Irish-Australian clergyman

Andrew Killian (26 October 1872 - 28 June 1939) was an Irish clergyman and the fourth Archbishop of Adelaide. Born and ordained in Ireland, Killian moved to Australia, where he became Bishop of Port Augusta before succeeding Robert Spence as Archbishop of Adelaide.

== Early life ==

Andrew Killian was born on 26 October 1872 in Edenderry, County Offaly, Ireland. Son of Nicholas Killian and his wife Eliza Josephine, née Ryan, Killian was educated at Mungret College, Limerick and St Patrick's College, Carlow. He received a Bachelor of Arts degree from the Royal University of Ireland in 1894, and was ordained a Catholic priest on 4 June 1898.

In late 1898, Killian came to Australia where his first appointment was as an assistant priest in Bourke, New South Wales. In 1907, he was transferred to Broken Hill where he demonstrated abilities as a parish administrator, clearing the debt of the parish, overseeing the construction of a school and eventually becoming Vicar General of the diocese. Killian was made a domestic prelate (monsignor) in 1919, and in 1924 was consecrated as bishop of Port Augusta, a position he held until 1933. During his time as Bishop of Port Augusta, Killian would travel over large distances to visit the scattered parishes of the rural diocese.

== Archbishop of Adelaide ==
In July 1933, Killian was appointed as coadjutor archbishop of Adelaide where he assisted the ailing Robert Spence, and after Spence died on 5 November 1934, Killian became Archbishop of Adelaide.

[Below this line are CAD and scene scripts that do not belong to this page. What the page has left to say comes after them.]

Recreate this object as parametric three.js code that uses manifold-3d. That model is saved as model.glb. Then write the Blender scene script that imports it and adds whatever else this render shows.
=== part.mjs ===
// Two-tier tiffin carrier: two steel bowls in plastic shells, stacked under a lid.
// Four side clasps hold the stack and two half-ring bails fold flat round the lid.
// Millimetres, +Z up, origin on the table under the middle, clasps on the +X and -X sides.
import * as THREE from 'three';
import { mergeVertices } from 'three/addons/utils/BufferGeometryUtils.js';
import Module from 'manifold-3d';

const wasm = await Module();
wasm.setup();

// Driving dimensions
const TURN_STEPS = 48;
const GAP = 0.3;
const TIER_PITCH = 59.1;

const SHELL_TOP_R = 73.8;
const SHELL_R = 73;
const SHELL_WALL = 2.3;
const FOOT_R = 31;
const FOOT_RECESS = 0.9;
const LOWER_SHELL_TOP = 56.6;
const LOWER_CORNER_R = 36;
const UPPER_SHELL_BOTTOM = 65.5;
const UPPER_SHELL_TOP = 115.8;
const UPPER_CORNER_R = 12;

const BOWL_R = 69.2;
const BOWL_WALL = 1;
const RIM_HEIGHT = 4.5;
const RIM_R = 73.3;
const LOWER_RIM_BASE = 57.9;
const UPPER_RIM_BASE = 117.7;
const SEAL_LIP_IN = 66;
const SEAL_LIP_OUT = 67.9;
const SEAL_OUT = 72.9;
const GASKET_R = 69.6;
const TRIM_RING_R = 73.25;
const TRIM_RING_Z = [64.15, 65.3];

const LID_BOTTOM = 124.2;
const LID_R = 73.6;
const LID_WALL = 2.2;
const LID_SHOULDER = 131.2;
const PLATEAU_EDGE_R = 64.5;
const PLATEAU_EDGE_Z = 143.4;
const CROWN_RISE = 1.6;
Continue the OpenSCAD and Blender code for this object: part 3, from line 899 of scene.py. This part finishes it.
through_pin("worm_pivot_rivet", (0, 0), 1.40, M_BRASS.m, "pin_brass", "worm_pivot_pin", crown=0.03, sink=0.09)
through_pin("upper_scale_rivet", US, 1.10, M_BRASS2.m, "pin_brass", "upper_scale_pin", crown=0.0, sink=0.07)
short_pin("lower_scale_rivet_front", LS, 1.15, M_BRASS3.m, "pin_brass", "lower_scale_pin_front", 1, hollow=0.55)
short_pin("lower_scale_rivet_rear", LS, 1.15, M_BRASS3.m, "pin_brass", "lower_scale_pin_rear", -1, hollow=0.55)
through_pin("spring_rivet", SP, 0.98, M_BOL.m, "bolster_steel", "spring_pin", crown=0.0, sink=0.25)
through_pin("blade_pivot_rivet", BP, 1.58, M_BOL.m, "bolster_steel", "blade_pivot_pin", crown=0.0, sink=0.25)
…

Killian's tenure as archbishop saw Adelaide host the National Catholic Education Congress in 1936, in part as a contribution to the celebrations of the South Australian colony's centenary. While Bishop of Port Augusta, Killian had attended Catholic conferences in Chicago and Dublin, and endeavoured to use the Congress to project South Australian Catholic enthusiasm and make a case for increased public funding of Catholic education. The event took place over one week in November 1936 and hosted bishops and archbishops from Australia and New Zealand, as well as the apostolic delegate to Australia Giovanni Panico. Leading Catholic educators presented papers, and the Congress concluded with a procession of 100,000 people along King William Street. When reflecting on his time as archbishop, Killian listed the conference as one of his proudest achievements, along with the re-opening of Mary MacKillop's school and convent in Penola.

In the last year of his life, Killian suffered from cancer, and on 28 June 1939 he died while undergoing surgery in St Vincent's Private Hospital Melbourne. He was succeeded by Matthew Beovich, who was consecrated as archbishop in early 1940.